Crappy film posing as art. Older man, younger woman. Why does she want him? B/c he manipulates her constantly by promising to teach her the art of photography that throughout most of the movie she has no interest in learning. He calls her Guinevere, as he calls all his "pupils". She continues to let him call her that even when learning of all his other "pupils". Realistic in the way that the only way an older man could get a young girl to satisfy him and support his unemployment is through intense, cruel manipulation of a hopeless wanderer with the self-esteem of a gnat. The end was not realistic in the slightest. Loved Sarah Polley in "My Life without Me" but she did her career injustice by doing this film.
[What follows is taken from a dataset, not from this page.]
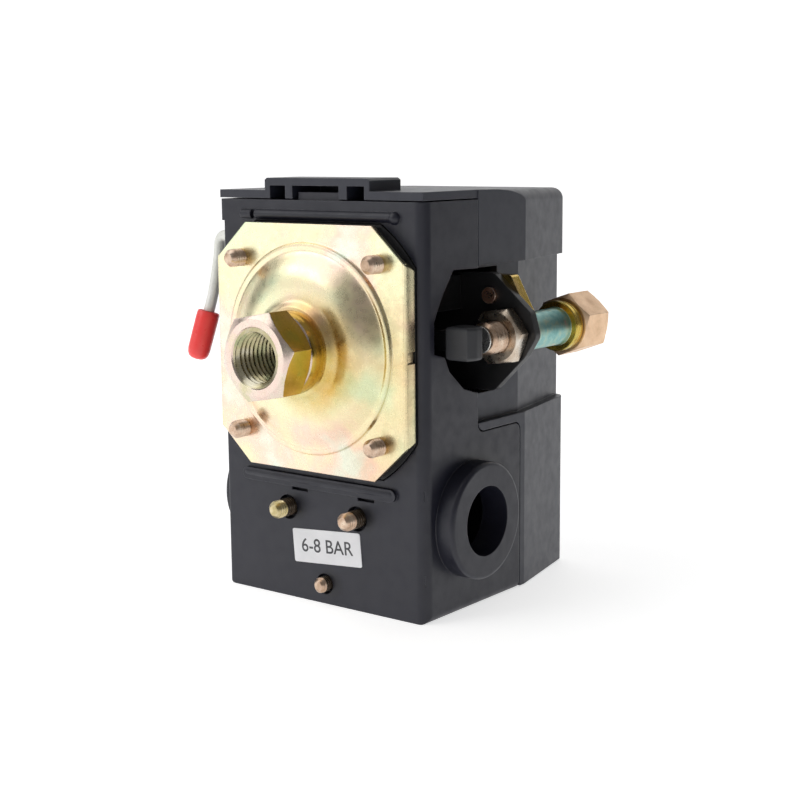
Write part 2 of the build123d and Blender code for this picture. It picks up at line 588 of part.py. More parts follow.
# =====================================================================================
# Contacts
# =====================================================================================

# ---- contact block: moulded block under the rocker ----
with BuildPart() as contact_block:
    block(-19.0, 19.0, FRONT_INSIDE_Y, 40.0, -54.5, -29.0)
    fillet(contact_block.edges().filter_by(Axis.Y), 1.0)
    for screw_x in (-BLOCK_SCREW_X, BLOCK_SCREW_X):
        rod(2.3, FRONT_INSIDE_Y - 1, 41.0, screw_x, BLOCK_SCREW_Z, mode=Mode.SUBTRACT)
        rod(3.8, 34.0, 41.0, screw_x, BLOCK_SCREW_Z, mode=Mode.SUBTRACT)
    for pole_x in (-POLE_X, POLE_X):
        for offset in (-TERMINAL_OFFSET, TERMINAL_OFFSET):
            rod(1.6, 31.8, 41.0, pole_x + offset, -48.0, mode=Mode.SUBTRACT)
    block(-2.05, 2.05, 31.0, 41.0, CONTACT_Z - 2.05, CONTACT_Z + 2.05, mode=Mode.SUBTRACT)
    # barrier between the two poles
    block(-1.0, 1.0, 39.5, 44.0, -54.5, -38.5)
save(contact_block, "contact_block")

# ---- four fixed terminals with their contact buttons ----
with BuildPart() as terminals:
    for pole_x in (-POLE_X, POLE_X):
        for offset in (-TERMINAL_OFFSET, TERMINAL_OFFSET):
            middle = pole_x + offset
            block(middle - 3.0, middle + 3.0, 40.0, 41.0, -54.0, -30.0)
            rod(2.0, 41.0, 41.8, middle, CONTACT_Z)
            rod(1.6, 39.0, 42.0, middle, -48.0, mode=Mode.SUBTRACT)
save(terminals, "terminals")

with BuildPart() as terminal_screws:
    for pole_x in (-POLE_X, POLE_X):
        for offset in (-TERMINAL_OFFSET, TERMINAL_OFFSET):
            slotted_screw(pole_x + offset, -48.0, 31.9, 41.0, 1.6, 2.9, 2.4)
save(terminal_screws, "terminal_screws")

# ---- moving carrier, its two contact bridges and their springs ----
with BuildPart() as contact_carrier:
    block(-18.0, 18.0, 44.5, 49.5, -37.0, -29.0)
    block(-2.0, 2.0, 32.5, 44.5, CONTACT_Z - 2.0, CONTACT_Z + 2.0)
    block(-5.0, 5.0, ROCKER_REAR_Y + 0.3, 49.5, -28.8, -24.5)
    block(-5.0, 5.0, 44.5, 49.5, -29.5, -28.0)
    for pole_x in (-POLE_X, POLE_X):
        rod(2.7, 44.0, 47.6, pole_x, CONTACT_Z, mode=Mode.SUBTRACT)
save(contact_carrier, "contact_carrier")

with BuildPart() as contact_bridges:
    for pole_x in (-POLE_X, POLE_X):
        block(pole_x - 7.0, pole_x + 7.0, 42.6, 43.6, CONTACT_Z - 2.0, CONTACT_Z + 2.0)
        for offset in (-TERMINAL_OFFSET, TERMINAL_OFFSET):
            rod(1.8, 41.9, 42.6, pole_x + offset, CONTACT_Z)
save(contact_bridges, "contact_bridges")

with BuildPart() as contact_springs:
    for pole_x in (-POLE_X, POLE_X):
        coil(2.0, 0.3, 3.5, 43.6, 47.6, pole_x, CONTACT_Z)
save(contact_springs, "contact_springs")

# ---- the two screws that hold the contact block ----
with BuildPart() as block_screws:
    for screw_x in (-BLOCK_SCREW_X, BLOCK_SCREW_X):
        slotted_screw(screw_x, BLOCK_SCREW_Z, 16.7, 34.0, 2.2, 3.6, 2.6)
save(block_screws, "block_screws")

# ---- ground strip and its two screws ----
with BuildPart() as ground_strip:
    block(-9.0, 11.0, FRONT_INSIDE_Y, 28.0, -59.35, -54.55)
    rod(1.95, 26.0, 29.0, 0.6, GROUND_Z, mode=Mode.SUBTRACT)
    rod(1.6, 26.0, 29.0, 7.0, GROUND_Z, mode=Mode.SUBTRACT)
save(ground_strip, "ground_strip")

with BuildPart() as ground_screws:
    slotted_screw(0.6, GROUND_Z, 19.4, 28.0, 1.95, 2.1, 2.0)
    slotted_screw(7.0, GROUND_Z, 24.5, 28.0, 1.6, 1.9, 2.0)
save(ground_screws, "ground_screws")

# =====================================================================================
# Unloader valve
# =====================================================================================

# ---- black shield plate ----
with BuildPart() as shield_plate:
    with BuildSketch(at_y(SHIELD_Y)):
        with BuildLine():
            Polyline((16.0, 17.0), (33.4, 17.4), (43.6, 8.6), (45.2, 3.2),
                     (42.2, -1.6), (33.6, -10.2), (16.0, -10.4), close=True)
        make_face()
        fillet(vertices().sort_by(Axis.X)[2:], 2.6)
        with Locations((VALVE_X, VALVE_Z)):
            Circle(3.8, mode=Mode.SUBTRACT)
        with Locations((32.5, 12.1)):
            Circle(1.5, mode=Mode.SUBTRACT)
        with Locations((18.5, 12.5)):
            Circle(1.7, mode=Mode.SUBTRACT)
    extrude(amount=SHIELD_Y - BRACKET_Y)
save(shield_plate, "shield_plate")

# ---- plated steel bracket that carries the valve ----
with BuildPart() as unloader_bracket:
    with BuildSketch(at_y(BRACKET_Y)):
        with BuildLine():
            Polyline((16.0, 16.8), (36.8, 16.8), (41.6, 8.0), (41.6, 1.0), (38.5, -2.4),
                     (33.0, -3.2), (30.0, -5.6), (16.0, -5.6), close=True)
        make_face()
        fillet(vertices().sort_by(Axis.X)[2:], 1.0)
        with Locations((VALVE_X, VALVE_Z)):
            Circle(3.8, mode=Mode.SUBTRACT)
        with Locations((32.5, 12.1)):
            Circle(1.5, mode=Mode.SUBTRACT)
        with Locations((18.5, 12.5)):
            Circle(1.7, mode=Mode.SUBTRACT)
    extrude(amount=BRACKET_Y - BRACKET_REAR_Y)
save(unloader_bracket, "unloader_bracket")

with BuildPart() as bracket_rivet:
    rod(1.5, SHIELD_Y, BRACKET_REAR_Y, 32.5, 12.1)
    rod(1.9, SHIELD_Y - 0.9, SHIELD_Y, 32.5, 12.1)
    rod(2.3, BRACKET_REAR_Y, BRACKET_REAR_Y + 0.8, 32.5, 12.1)
save(bracket_rivet, "bracket_rivet")

with BuildPart() as bracket_screw:
    slotted_screw(18.5, 12.5, 40.5, BRACKET_REAR_Y, 1.7, 3.0, 2.2)
save(bracket_screw, "bracket_screw")

# ---- valve body: threaded nose, barrel, shoulder and threaded tail with the tube's seat ----
with BuildPart() as valve_body:
    rod(3.8, NOSE_Y, BRACKET_REAR_Y, VALVE_X, VALVE_Z)
    rod(4.5, BRACKET_REAR_Y, 67.3, VALVE_X, VALVE_Z)
    rod(6.1, 67.3, 70.3, VALVE_X, VALVE_Z)
    rod(5.15, 70.3, 74.3, VALVE_X, VALVE_Z)
    rod(1.9, NOSE_Y - 1, 75.0, VALVE_X, VALVE_Z, mode=Mode.SUBTRACT)
    rod(3.3, 53.0, 62.0, VALVE_X, VALVE_Z, mode=Mode.SUBTRACT)
    rod(TUBE_RADIUS, 66.5, 75.0, VALVE_X, VALVE_Z, mode=Mode.SUBTRACT)
save(valve_body, "valve_body")

with BuildPart() as lock_nut:
    hexagon(12.2, 41.6, SHIELD_Y, VALVE_X, VALVE_Z, turn=8.0)
    rod(3.8, 41.0, SHIELD_Y + 1, VALVE_X, VALVE_Z, mode=Mode.SUBTRACT)
save(lock_nut, "lock_nut")

with BuildPart() as valve_pin:
    rod(1.8, PIN_DISC_Y, 60.5, VALVE_X, VALVE_Z)
    rod(3.2, PIN_DISC_Y, PIN_DISC_Y + 0.3, VALVE_X, VALVE_Z)
    rod(3.0, 53.05, 54.0, VALVE_X, VALVE_Z)
save(valve_pin, "valve_pin")

with BuildPart() as valve_spring:
    coil(2.5, 0.3, 5, 54.05, 61.9, VALVE_X, VALVE_Z)
save(valve_spring, "valve_spring")

with BuildPart() as ferrule:
    rod(5.1, 74.4, 76.4, VALVE_X, VALVE_Z)
    rod(TUBE_RADIUS, 73.0, 77.0, VALVE_X, VALVE_Z, mode=Mode.SUBTRACT)
save(ferrule, "ferrule")

with BuildPart() as compression_nut:
    hexagon(VALVE_NUT_FLATS, 70.45, VALVE_NUT_END_Y, VALVE_X, VALVE_Z, turn=VALVE_NUT_TURN)
    with BuildSketch(Plane(origin=(VALVE_X, 0, VALVE_Z), x_dir=(1, 0, 0), z_dir=(0, 0, 1))):
        with BuildLine():
            Polyline((0, 70.45), (6.9, 70.45), (8.0, 71.1), (8.0, VALVE_NUT_END_Y - 0.7),
                     (6.9, VALVE_NUT_END_Y), (0, VALVE_NUT_END_Y), close=True)
        make_face()
    revolve(axis=Axis((VALVE_X, 0, VALVE_Z), (0, 1, 0)), mode=Mode.INTERSECT)
    rod(5.25, 70.0, 76.5, VALVE_X, VALVE_Z, mode=Mode.SUBTRACT)
    rod(TUBE_RADIUS, 76.0, VALVE_NUT_END_Y + 1, VALVE_X, VALVE_Z, mode=Mode.SUBTRACT)
save(compression_nut, "compression_nut")

# =====================================================================================
# Off-lever
# =====================================================================================

# ---- shaft through the left wall with its cam ----
with BuildPart() as lever_cam:
    with BuildSketch(Plane.YZ.offset(-26.6)):
        with BuildLine():
            Polyline((LEVER_Y - 2.0, LEVER_Z + 1.0), (LEVER_Y - 1.0, LEVER_Z + 2.6),
                     (LEVER_Y + 1.0, LEVER_Z + 2.6), (LEVER_Y + 2.4, LEVER_Z + 1.0),
                     (LEVER_Y + 2.8, 13.4), (LEVER_Y + 1.0, 11.6), (LEVER_Y - 0.6, 12.6),
                     close=True)
        make_face()
        with Locations((LEVER_Y, LEVER_Z)):
            Circle(LEVER_RADIUS, mode=Mode.SUBTRACT)
    extrude(amount=2.0)
save(lever_cam, "lever_cam")

# ---- bent wire lever ----
with BuildPart() as lever_wire:
    with BuildLine() as wire_path:
        Line((-24.6, LEVER_Y, LEVER_Z), (-35.0, LEVER_Y, LEVER_Z))
        Bezier((-35.0, LEVER_Y, LEVER_Z), (-37.0, LEVER_Y, LEVER_Z),
               (-37.1, LEVER_Y - 0.2, LEVER_Z - 2.2))
        Bezier((-37.1, LEVER_Y - 0.2, LEVER_Z - 2.2), (-37.3, 27.2, 16.0),
               (-37.9, 25.8, 9.5), (-38.5, 24.7, 5.8))
        Line((-38.5, 24.7, 5.8), (-40.2, 22.35, -4.2))
    with BuildSketch(Plane(origin=(-24.6, LEVER_Y, LEVER_Z), z_dir=(-1, 0, 0))):
        Circle(LEVER_RADIUS)
    sweep(path=wire_path.line, transition=Transition.ROUND)
save(lever_wire, "lever_wire")

# ---- red sleeve on the end of the lever ----
sleeve_plane = Plane(origin=(-38.45, 24.8, 6.1), z_dir=(-1.7, -2.35, -10.0))
with BuildPart() as lever_sleeve:
    with BuildSketch(sleeve_plane):
        Circle(2.85)
    extrude(amount=12.4)
    fillet(lever_sleeve.edges().sort_by(Axis.Z)[0], 2.1)
    fillet(lever_sleeve.edges().sort_by(Axis.Z)[-1], 0.5)
    add(lever_wire.part, mode=Mode.SUBTRACT)
save(lever_sleeve, "lever_sleeve")
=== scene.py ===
import json
import math

import bpy
from mathutils import Matrix, Vector


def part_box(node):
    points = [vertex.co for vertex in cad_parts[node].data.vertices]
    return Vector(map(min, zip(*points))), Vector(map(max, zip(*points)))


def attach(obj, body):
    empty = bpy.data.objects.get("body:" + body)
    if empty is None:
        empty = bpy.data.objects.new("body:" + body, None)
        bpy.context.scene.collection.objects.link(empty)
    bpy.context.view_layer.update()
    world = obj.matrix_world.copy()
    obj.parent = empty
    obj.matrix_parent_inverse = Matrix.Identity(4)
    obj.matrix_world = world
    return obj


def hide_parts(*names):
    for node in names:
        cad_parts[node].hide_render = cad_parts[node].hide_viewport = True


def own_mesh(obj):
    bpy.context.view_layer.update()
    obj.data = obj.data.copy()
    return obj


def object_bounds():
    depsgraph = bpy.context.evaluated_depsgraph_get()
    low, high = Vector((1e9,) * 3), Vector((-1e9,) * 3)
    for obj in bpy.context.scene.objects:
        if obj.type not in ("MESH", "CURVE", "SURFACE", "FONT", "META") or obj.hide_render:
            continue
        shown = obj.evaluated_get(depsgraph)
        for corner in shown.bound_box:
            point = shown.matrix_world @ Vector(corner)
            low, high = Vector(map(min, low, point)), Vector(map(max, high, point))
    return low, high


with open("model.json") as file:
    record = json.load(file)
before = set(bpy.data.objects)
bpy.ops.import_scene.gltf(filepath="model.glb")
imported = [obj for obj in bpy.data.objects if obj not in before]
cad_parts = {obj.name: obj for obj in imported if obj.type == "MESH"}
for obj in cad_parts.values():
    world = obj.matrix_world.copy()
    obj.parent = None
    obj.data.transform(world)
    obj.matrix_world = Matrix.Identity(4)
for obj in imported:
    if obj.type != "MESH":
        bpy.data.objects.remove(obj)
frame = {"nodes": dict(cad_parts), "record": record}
cad_low, cad_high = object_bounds()

MM = 0.001
TAU = 2 * math.pi
WHITE = (1.0, 1.0, 1.0)
node_object = frame["nodes"]
mounts = {mount["name"]: mount for mount in frame["record"]["mounts"]}


# --------------------------------------------------------------------------------------
# Small helpers for materials; lengths here are metres, noise scales are per metre
# --------------------------------------------------------------------------------------

EDGE_DOT = (0.75, 0.985)
# noise that breaks up the spots of painted shade
PAINTED_SHADE_SCALE = 160.0
CLOUD_SCALE = 60.0
SCUFF_SCALE = 900.0
PLASTIC_SHEEN_SCALE = 350.0
PLASTIC_GRAIN_SCALE = 4200.0
PLASTIC_GRAIN = 0.10
SPECKLE_SCALE = 2600.0
METAL_EDGE = 0.0002
METAL_SHEEN_SCALE = 500.0
METAL_GRAIN_SCALE = 3000.0
METAL_GRAIN_HEIGHT = 0.00004
SOFT_CLOUD_SCALE = 200.0
SOFT_SHEEN_SCALE = 700.0
SOFT_GRAIN_SCALE = 2500.0
GRAIN_HEIGHT = 0.00006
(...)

And her grill looks so messed up.
After seeing the mixed reviews of Guinevere on IMDb, just as British tv was
about to show it, I thought I'd give it a go. I liked it, although I can
see why some reviewers felt it was disturbing, offensive, and pretentious.
Like so many of Stephen Rea's performances, he gives Connie a nervous edge
which makes you believe in him and go some way to understanding why he had
gone through life with this succession of young girls he simply refers to as
'Guivevere'. The focus of the film is squarely on Sarah Polley, playing
nervous Harper Sloane, nearly 21 and a square peg in the smooth running of
her law-obsessed family.
This is a film about love and art, and understanding, and of a growth into something else (Harper at the end of the film is so unlike she was at the start that Connie must have been for the good, or at least that is the message that is being given out). The film reminded me of Jane Campion's 'The Piano' in a lot of ways, and was so obviously the work of a woman (writer and director).
Rea and Polley are superb. The real killer for me was the fantasy sequence at the end which was bizarre and exceptionally moving. 'Guivevere' is a hidden gem, and long may little gems be made in the movie world.
Thoughtfully written, well acted, provocatively true to life... this is a
movie for the intelligent, mature audience, not a movie to appeal to the
lowest common denominator. Those who are too lazy to think (or just unable
to!) won't "get it" and will condemn it because it did not hand them an
answer on a platter. Those who thought about the story rather than merely
reacting and who dug into the emotions found level after level of story and
enjoyed the irony of the fact that even the most intelligent among us
frequently do something we may later view as stupid. Even so, those
"stupid" things help shape who we are, and may be as important to the
formation of who we are as the "correct" choices we also
Worth the ticket and worth buying it on DVD when available.